4) The Clients see the pulse and execute code accordingly.
This seems pretty straight forward in the approach, but it won't work as described. Why?
Answer)
Since the FullDuplexSerial object as well as other serial objects operate out of their own cog, It's possible to send serial commands to the FullDuplexSerial object and return to the calling cog BEFORE all of the serial data has been sent. This is especially true if your baud rate is slow. In this scenario the Master could send the request, and the sync before the serial data had completed from the FullDuplexSerial object, thus corrupting the serial data. As a result of the corrupted data, the Client's would never be able to determine that there was an upcoming sync event at all.
To visually see this, look at the attached image with reference to the commented corrected code.
Below is the original code sent to me trying to accomplish this task.
CON
_clkmode = xtal1 + pll16x
_xinfreq = 5_000_000
OBJ
Ser : "FullDuplexSerial" 'Used for Debug output
CON
RX = 31
TX = 30
SyncBit = 37
Pub Start
Ser.start(RX,TX, 0, 9600)
repeat
Ser.str(string("Serial Enabled"))
Ser.tx(13)
Ser.tx(SyncBit)
Ser.stop
' waitcnt(cnt+clkfreq/5000)
'DirA[TX]~~ 'Set the direction bit to write out
'OutA[TX]~~ 'Set the pin to High to signal all other devices that sync has occured
' waitcnt(cnt+clkfreq/5000)
'DirA[TX]~ 'give up control of the pin
Ser.Start(RX,TX,0,9600) 'restart serial
Below is virtually the same code with comments and corrections.
CON
_clkmode = xtal1 + pll16x
_xinfreq = 5_000_000
OBJ
Ser : "FullDuplexSerial" 'Used for Debug output
CON
RX = 31
'TX = 30
TX = 7 '<- for scope debugging only
SyncBit = 37
Pub Start
'Ser.start(RX,TX, 0, 9600) '<- can't just run inverted mode, need to run open-drain
Ser.start(RX,TX, %0100 {<-mode open drain}, 9600)
'' mode bit 0 = invert rx
'' mode bit 1 = invert tx
'' mode bit 2 = open-drain/source tx
'' mode bit 3 = ignore tx echo on rx
OutA[TX]~ 'preset TX Low ; this way all we need to do is control direction
' and it allows for open drain style control
repeat
Ser.str(string("Serial Enabled"))
Ser.tx(13)
Ser.tx(SyncBit)
' Ser.stop '<- don't do this! too much overhead in stopping/starting a new serial driver
' waitcnt(clkfreq/5000 + cnt) '<- Your not thinking 3 dimensional here. The FullDuplexSerial is running
' in it's own cog, and especially since the baud is relativly low, the three
' 'Ser' commands above have executed and loaded the TX buffer within the
' FullDuplexSerial before all of the data has been sent. So.... you must
' wait a longer time interval so the data has a chance to be sent.
waitcnt(clkfreq/40 + cnt)
DirA[TX]~~ 'Set the direction bit to write out
'OutA[TX]~~ 'Set the pin to High to signal all other devices that sync has occured
'<- See OutA[TX]~ above ; remember the serial data is INVERTED, so this would
' need to go LOW instead.
waitcnt(clkfreq/5000 + cnt) '<- This delay is ok because we are out of the serial stream ; this delay
' represents the width of the pulse you want to send
DirA[TX]~ 'give up control of the pin
waitcnt(clkfreq/40 + cnt) '<- This delay can be much shorter but is set the the same interval as the
' entry delay above so that you can see in the attached scope image what
' can happen with multi-processing.
' Ser.Start(RX,TX,0,9600) 'restart serial ; don't do that! related reason to the Ser.stop note above.
Comments
or, use a separate "sync" pin, and then the slaves can waitpeq or waitpne on it after receiving the serial command
"Since you are running at 9600bps, bit-bang the output (even Spin should be able to do it) - problem solved" - Right, that's what I would do, but this wasn't my project. Just helping out a friend.

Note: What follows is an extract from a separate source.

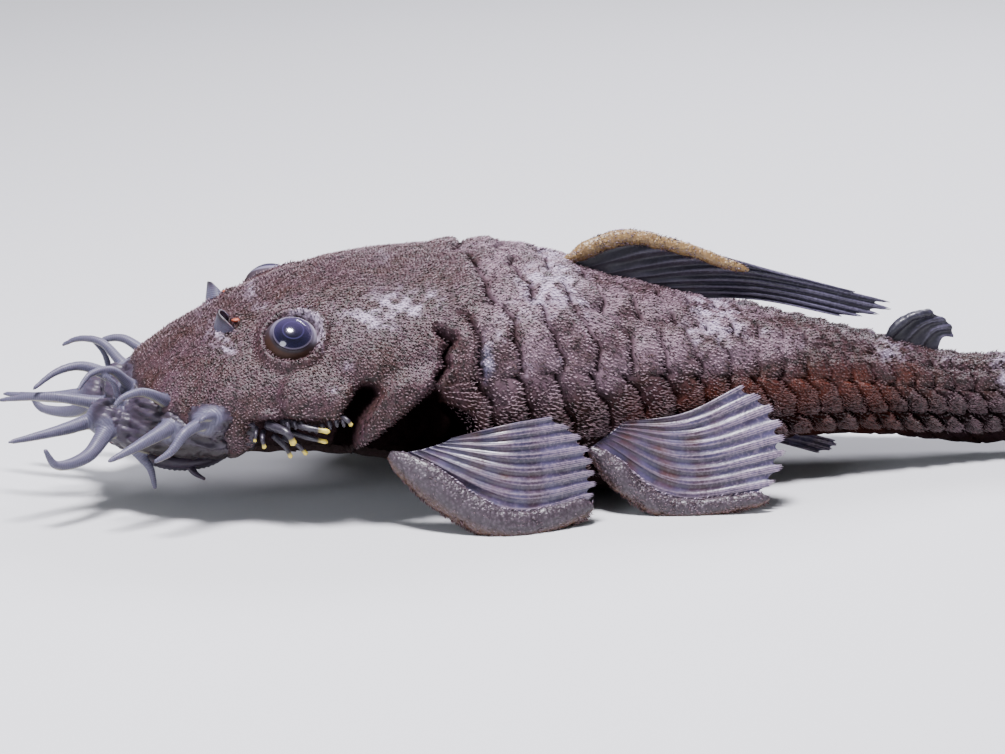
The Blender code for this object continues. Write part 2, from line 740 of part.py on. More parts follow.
def fin_sheet(name, rays, finish, model, samples=4, steps=5, notch=0.06, billow=0.0):
    """A fin of rays joined by a membrane, with each ray raised on both faces."""
    columns = (len(rays) - 1) * samples
    weights = {}

    def place(column, row):
        ray, between = divmod(column, samples)
        share = between / samples
        out = row / steps * tip_reach(column, samples, notch)
        point = along_curve(rays[ray], out)
        if between:
            point = point.lerp(along_curve(rays[ray + 1], out), share)
        point.y += billow * MM * math.sin(math.pi * share) * out
        return point

    bm = mapped_grid(columns, steps, place, weights)
    bmesh.ops.recalc_face_normals(bm, faces=bm.faces)
    bmesh.ops.triangulate(bm, faces=bm.faces, quad_method="SHORT_EDGE")
    fin = make_object(name, bm, finish, model)
    ridges = fin.vertex_groups.new(name="ridges")
    for index, (column, row) in weights.items():
        ridges.add([index], ridge_share(column, row, samples, steps), "REPLACE")
    wall = fin.modifiers.new("wall", "SOLIDIFY")
    wall.thickness = RAY_THICKNESS * MM
    wall.offset = 0.0
    wall.vertex_group = ridges.name
    bake_modifiers(fin)
    fin.vertex_groups.clear()
    turn_outwards(fin)
    return fin


def finish_fin(fin, pieces):
    """Join a fin's spine to it and cut it level with the floor."""
    if pieces:
        combine(fin, pieces, "UNION", "MANIFOLD")
    bm = bmesh.new()
    bm.from_mesh(fin.data)
    trim_to_floor(bm)
    bm.to_mesh(fin.data)
    bm.free()


def flank_rays(roots, middles, tips, flank, lift):
    """Rays of a paired fin, rooted on the skin of one flank."""
    rays = []
    for root, middle, tip in zip(roots, middles, tips):
        root_point = skin_point(root[0], -flank * root[1], lift)
        rays.append([root_point, mirrored(middle, flank), mirrored(tip, flank)])
    return rays


def spine_tube(ray, radii, steps=8, sides=8, start=SPINE_START):
    """The stout first ray of a fin, which starts just inside the sheet and ends past it."""
    root, middle, tip = ray
    run = [root.lerp(middle, start), middle, tip + (tip - middle) * SPINE_OVERSHOOT]
    return tube(run, radii[0], radii[1], steps, sides)


def make_paired_fins(model):
    """Breast and belly fins, spread, their spines lying on the floor."""
    for flank, side in ((-1, "left"), (1, "right")):
        lift = GAP + PECTORAL_SPINE[0]
        rays = flank_rays(PECTORAL_ROOTS, PECTORAL_MIDDLES, PECTORAL_TIPS, flank, lift)
        fin = fin_sheet("pectoral_fin_" + side, rays, "fin", model)
        finish_fin(fin, [spine_tube(rays[0], PECTORAL_SPINE)])
        lift = GAP + PLATE_RISE_HIND + PELVIC_SPINE[0]
        rays = flank_rays(PELVIC_ROOTS, PELVIC_MIDDLES, PELVIC_TIPS, flank, lift)
        fin = fin_sheet("pelvic_fin_" + side, rays, "fin", model)
        finish_fin(fin, [spine_tube(rays[0], PELVIC_SPINE)])


def middle_rays(roots, middles, tips, lean=0.0):
    """Rays near the middle plane, from (station, height) pairs, leaning at their tips."""
    rays = []
    for root, middle, tip in zip(roots, middles, tips):
        rays.append([
            posed(root[0], 0.0, root[1]),
            posed(middle[0], MIDDLE_LEAN * lean, middle[1]),
            posed(tip[0], lean, tip[1]),
        ])
    return rays


def back_roots(first, last, count, column=2, lift=GAP + FIN_FOOT):
    """Root places of a fin in the middle plane, clear of the back or the belly."""
    stations = [first + (last - first) * k / (count - 1) for k in range(count)]
    return [(station, section_value(column, station) + lift) for station in stations]


def make_dorsal_fin(model):
    """The back fin, folded down behind its arched spine."""
    roots = back_roots(*DORSAL_BASE, len(DORSAL_TIPS))
    rays = middle_rays(roots, DORSAL_MIDDLES, DORSAL_TIPS, DORSAL_LEAN)
    fin = fin_sheet("dorsal_fin", rays, "dark_fin", model, samples=3, steps=6, billow=0.25)
    finish_fin(fin, [spine_tube(rays[0], DORSAL_SPINE, start=0.09)])


def make_adipose_fin(model):
    """The small fin on the tail, a short spine with a thick membrane."""
    roots = back_roots(*ADIPOSE_BASE, len(ADIPOSE_TIPS))
    rays = middle_rays(roots, ADIPOSE_MIDDLES, ADIPOSE_TIPS)
    fin = fin_sheet("adipose_fin", rays, "dark_fin", model, samples=2, steps=4)
    finish_fin(fin, [spine_tube(rays[0], ADIPOSE_SPINE, 4, 6, start=0.15)])


def make_anal_fin(model):
    """The small fin under the tail, folded back along it."""
    roots = back_roots(*ANAL_BASE, len(ANAL_TIPS), column=4, lift=-GAP - 0.5 * FIN_FOOT)
    middles = [(0.5 * (r[0] + t[0]), 0.5 * (r[1] + t[1])) for r, t in zip(roots, ANAL_TIPS)]
    rays = middle_rays(roots, middles, ANAL_TIPS)
    finish_fin(fin_sheet("anal_fin", rays, "fin", model, samples=2, steps=4), [])


def make_caudal_fin(model):
    """The tail fin, half spread, its lower edge along the floor."""
    start = STANDARD_LENGTH + GAP
    top = section_value(2, STANDARD_LENGTH) - CAUDAL_INSET
    foot = section_value(4, STANDARD_LENGTH) + CAUDAL_INSET
    rays = []
    for k in range(CAUDAL_RAYS):
        share = k / (CAUDAL_RAYS - 1)
        root = foot + (top - foot) * share
        dent = CAUDAL_DENT * math.sin(math.pi * share)
        tip = [a + (b - a) * share for a, b in zip(CAUDAL_FOOT_TIP, CAUDAL_TOP_TIP)]
        middle = 0.5 * (tip[1] + root) if k else CAUDAL_FOOT_TIP[1]
        rays.append([
            posed(start, 0.0, root),
            posed(0.5 * (start + tip[0] - dent), MIDDLE_LEAN * CAUDAL_CURL, middle),
            posed(tip[0] - dent, CAUDAL_CURL, tip[1]),
        ])
    fin = fin_sheet("caudal_fin", rays, "fin", model, samples=3, steps=5)
    finish_fin(fin, [spine_tube(rays[0], CAUDAL_SPINE)])


def make_body(body, model):
    """Trunk and the two lengths of the tail, with their plates."""
    make_object("trunk", slice_between(body, HEAD_END, TRUNK_END), "skin", model)
    make_object("tail_front", slice_between(body, TRUNK_END, TAIL_MIDDLE), "skin", model)
    make_object("tail_rear", slice_between(body, TAIL_MIDDLE, None), "skin", model)


def main():
    """Clear the scene and build the animal."""
    for old in list(bpy.data.objects):
        bpy.data.objects.remove(old, do_unlink=True)
    model = bpy.data.collections.new("bristlenose_pleco")
    bpy.context.scene.collection.children.link(model)
    body = whole_body()
    make_snout(body, model)
    make_head(body, model)
    make_eyes(model)
    make_mouth(model)
    make_cheeks(model)
    make_gill_covers(model)
    make_body(body, model)
    make_dorsal_fin(model)
    make_adipose_fin(model)
    make_anal_fin(model)
    make_caudal_fin(model)
    make_paired_fins(model)
    body.free()


main()
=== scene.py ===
"""Looks of the bristlenose pleco: skin, coat of odontodes, bristles, rayed fins and eyes.

Lengths are in millimetres until a mesh is made, which is in metres. A place on the
body is a station behind the tip of the snout and an angle from the middle of the
back, which grows towards the animal's left, the -Y side, as in the part's source.
"""
import logging
import math
from dataclasses import dataclass, fields
from enum import Enum

import bmesh
import bpy
import numpy as np
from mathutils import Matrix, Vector


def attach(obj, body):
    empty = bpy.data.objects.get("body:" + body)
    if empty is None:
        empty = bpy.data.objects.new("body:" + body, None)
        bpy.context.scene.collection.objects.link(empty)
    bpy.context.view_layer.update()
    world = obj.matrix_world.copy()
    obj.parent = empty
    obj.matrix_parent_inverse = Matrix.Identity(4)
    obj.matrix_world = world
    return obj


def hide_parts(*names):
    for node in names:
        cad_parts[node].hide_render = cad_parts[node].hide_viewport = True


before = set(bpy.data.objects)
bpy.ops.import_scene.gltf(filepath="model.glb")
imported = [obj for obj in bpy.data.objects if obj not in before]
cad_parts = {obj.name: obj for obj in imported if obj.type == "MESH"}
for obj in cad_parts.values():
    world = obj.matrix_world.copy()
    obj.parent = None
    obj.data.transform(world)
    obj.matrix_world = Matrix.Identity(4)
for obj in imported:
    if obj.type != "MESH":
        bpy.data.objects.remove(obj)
LOG = logging.getLogger("pleco")

MM = 0.001
WELD = 0.002 * MM
ORIGIN_STATION = 57.0
BODY_LENGTH = 94.6
Array = np.ndarray
Socket = bpy.types.NodeSocket
Mesh = bmesh.types.BMesh
Piece = bpy.types.Object
Material = bpy.types.Material
Tree = bpy.types.NodeTree
Marks = dict[str, Array]


class Flank(Enum):
    """A side of the animal, with the sign of its Y."""

    LEFT = -1
    RIGHT = 1

    @property
    def tag(self) -> str:
        """The side's name as the nodes spell it."""
        return self.name.lower()

    @property
    def index(self) -> int:
        """The side's place in a pair, the left first."""
        return 0 if self is Flank.LEFT else 1

    @property
    def mirror(self) -> Array:
        """Factors that take a place given with a positive side to this side."""
        return np.array((1.0, float(self.value), 1.0))


# Small number helpers


def smooth_values(table: tuple, stations: Array) -> Array:
    """Read a table of (station, value) pairs on the source's smooth curve.

    Args:
        table: Pairs in rising order of station.
        stations: Where to read it.

    Returns:
        The values, flat beyond the table's ends.
    """
    xs, ys = np.array(table, float).T
    at = np.clip(np.asarray(stations, float), xs[0], xs[-1])
    slopes = np.diff(ys) / np.diff(xs)
    ends = np.concatenate([slopes[:1], 0.5 * (slopes[1:] + slopes[:-1]), slopes[-1:]])
    i = np.clip(np.searchsorted(xs, at, side="left") - 1, 0, len(xs) - 2)
    width = xs[i + 1] - xs[i]
    t = (at - xs[i]) / width
    return (
        (1 + 2 * t) * (1 - t) ** 2 * ys[i] + t * (1 - t) ** 2 * width * ends[i]
        + t * t * (3 - 2 * t) * ys[i + 1] + t * t * (t - 1) * width * ends[i + 1]
    )


def step(start: float, end: float, value: Array) -> Array:
    """Go smoothly from 0 at start to 1 at end, also where end is the lower one."""
    t = np.clip((value - start) / (end - start), 0.0, 1.0)
    return t * t * (3 - 2 * t)


def hump(distance: Array) -> Array:
    """A bell curve that is 1 at distance 0 and nearly gone at 2."""
    return np.exp(-distance * distance)


def unit(vectors: Array) -> Array:
    """Scale each row to length 1."""
    return vectors / np.maximum(np.linalg.norm(vectors, axis=-1, keepdims=True), 1e-9)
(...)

This still doesn't mean that the problem completely goes away at higher baud rates, so it's something we all should be aware of.
cognew(....
do_something
But do_something depended on a variable being set by the code running in the new cog. A short delay between cognew and and do_something solved the problem, but it took a lot of time to finally realize what the problem was.
John Abshier
or perhaps specify a LOCK or hub address the caller can wait on?
-Phil
-Phil
"Why would some one use serial to do this? Send a pulse, wait a short time and send the sync pulse." - The mechanism for intercommunication between Propellers is necessary to pass other information. Using the existing wires was an easy way to approach syncing the Propellers all together at once.
PUB txflush '' Flush transmit buffer, then wait for last byte '' to be sent. repeat until tx_tail == tx_head waitcnt(11*bit_ticks + cnt)
Phew, I thought you were about to announce the discovery of a horrible bug in the Propeller chip.
No, this is just a common or garden race condition that could happen with a single core chip and some external hardware performing the action you have forgotten to wait (or check for) the for completion of.
Perhaps the title of this thread should be changed.